Eric Lebson, a former U.S. government national security official who had been advising Frerichs’ family, said in a statement that “everything about this case has been an uphill fight.” He criticized the Trump administration for having given away “our leverage to get Mark home quickly by signing a peace accord with the Taliban without ever having asked them to return Mark first.’’
“Mark’s family then had to navigate two administrations, where many people viewed Mark’s safe return as an impediment to their plans for Afghanistan,” the statement said.
The collapse of the Western-backed Afghan government and takeover by the Taliban in August 2021, raised additional concern that any progress in negotiations could be undone or that Frerichs could be forgotten.

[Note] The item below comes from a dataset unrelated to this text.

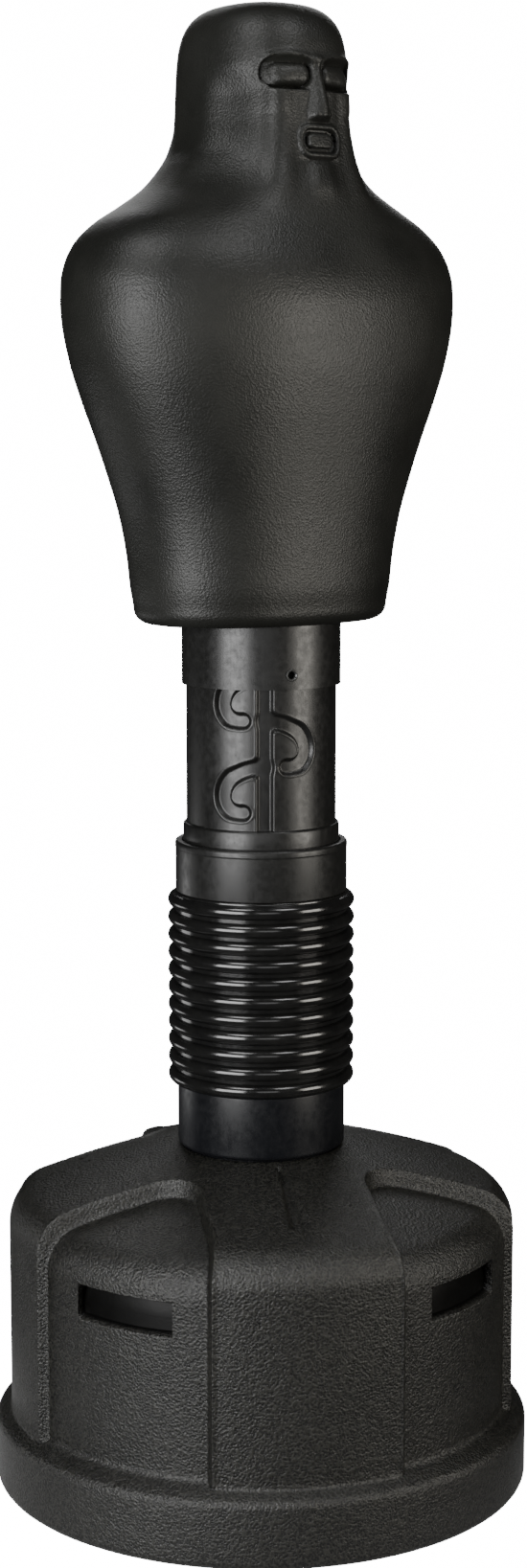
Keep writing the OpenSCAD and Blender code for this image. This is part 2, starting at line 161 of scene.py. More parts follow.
def bump(x, centre, half):
    """1 at centre, falling smoothly to 0 at centre +- half."""
    t = np.clip(np.abs(np.asarray(x, float) - centre) / half, 0, 1)
    return (1 - t * t) ** 2


def arc_points(centre, radius, start, end, steps):
    angles = np.linspace(start, end, steps + 1)
    return [(centre[0] + radius * math.cos(a), centre[1] + radius * math.sin(a)) for a in angles]


def rounded(points, steps=4):
    """Polyline whose corners, given as (r, z, fillet), are replaced by arcs."""
    out = []
    n = len(points)
    for i, p in enumerate(points):
        fillet = p[2] if len(p) > 2 else 0
        here = np.array(p[:2], float)
        if not fillet or i in (0, n - 1):
            out.append(tuple(here))
            continue
        a = np.array(points[i - 1][:2], float) - here
        b = np.array(points[i + 1][:2], float) - here
        a /= np.linalg.norm(a)
        b /= np.linalg.norm(b)
        half = math.acos(max(-1, min(1, float(a @ b)))) / 2
        reach = fillet / math.tan(half)
        centre = here + (a + b) / np.linalg.norm(a + b) * fillet / math.sin(half)
        first = here + a * reach - centre
        last = here + b * reach - centre
        for k in range(steps + 1):
            t = k / steps
            span = math.pi - 2 * half
            w0 = math.sin((1 - t) * span) / math.sin(span)
            w1 = math.sin(t * span) / math.sin(span)
            out.append(tuple(centre + first * w0 + last * w1))
    return out


def stepped(start, end, spacing, finer=()):
    """Values from start to end at about spacing, or less near the (place, reach, spacing) of finer."""
    values = [start]
    while values[-1] < end:
        here = values[-1]
        step = spacing
        for place, reach, fine in finer:
            if abs(here - place) < reach:
                step = min(step, fine)
            elif here < place - reach < here + step:
                step = max(place - reach - here, 1e-6)
        values.append(here + step)
    values[-1] = end
    return values


# ------------------------------------------------------------------ meshes
def mesh_object(name, points, faces, sharp_deg=40):
    """Mesh from points in millimetres and faces as index lists, shaded smooth with sharp corners kept."""
    mesh = bpy.data.meshes.new(name)
    mesh.from_pydata([tuple(p) for p in np.asarray(points, float) * MM], [], [list(f) for f in faces])
    mesh.validate()
    mesh.update()
    obj = bpy.data.objects.new(name, mesh)
    bpy.context.scene.collection.objects.link(obj)
    mesh.polygons.foreach_set("use_smooth", [True] * len(mesh.polygons))
    mesh.set_sharp_from_angle(angle=rad(sharp_deg))
    return obj


def grid_faces(rows, cols, closed_rows=False, flip=False):
    """Quads of a grid of rows by cols points that closes round its columns."""
    i = np.arange(rows if closed_rows else rows - 1)[:, None]
    j = np.arange(cols)[None, :]
    i2 = (i + 1) % rows
    j2 = (j + 1) % cols
    a, b, c, d = i * cols + j, i * cols + j2, i2 * cols + j2, i2 * cols + j
    quads = np.stack(np.broadcast_arrays(a, b, c, d), axis=-1).reshape(-1, 4)
    return quads[:, ::-1] if flip else quads


def full_turn(segments):
    """Evenly spaced angles round a full turn, in radians."""
    return np.arange(segments) / segments * TAU


def turned_points(section, angles):
    """Points of a half section, a list of (r, z), at the given angles in radians, ring after ring."""
    r = np.array([p[0] for p in section])[:, None]
    z = np.array([p[1] for p in section])[:, None] * np.ones((1, len(angles)))
    return np.stack([r * np.cos(angles), r * np.sin(angles), z], -1).reshape(-1, 3)


def lathe(name, section, segments, sharp_deg=40):
    """Solid turned about Z from a half section that runs round its outline anticlockwise."""
    faces = grid_faces(len(section), segments, closed_rows=True, flip=True)
    return mesh_object(name, turned_points(section, full_turn(segments)), faces, sharp_deg)


def finish_piece(obj, material, body=None):
    """Gives a piece its material and, when a body is named, the body it rides on."""
    obj.data.materials.append(MATERIALS[material])
    if body:
        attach(obj, body)
    return obj


# ------------------------------------------------------------------ materials
def set_inputs(node, values):
    """Sets the default values of a node's inputs, by name."""
    for key, value in values.items():
        node.inputs[key].default_value = value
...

But his name surfaced last month when Biden, who had earlier called for Frerichs’ release, was said by his advisers to have pressed officials to consider any risk posed to Frerichs by the drone strike in Afghanistan that killed al-Qaida leader Ayman al-Zawahri.
The Taliban-appointed foreign minister, Amir Khan Muttaqi, hailed the exchange Monday as the the start of a “new era” in U.S.-Taliban relations and the opening of a “new door for talks.”
U.S. officials were more circumspect. Though it does not recognize the Taliban government, the U.S. does have interests at stake in Afghanistan and will continue to engage with the Taliban in addressing the hunger and humanitarian crisis gripping the country, administration officials said Monday. But officials say they remain concerned about whether the Taliban are committed to fighting terrorism and by the exclusion of girls from schools there.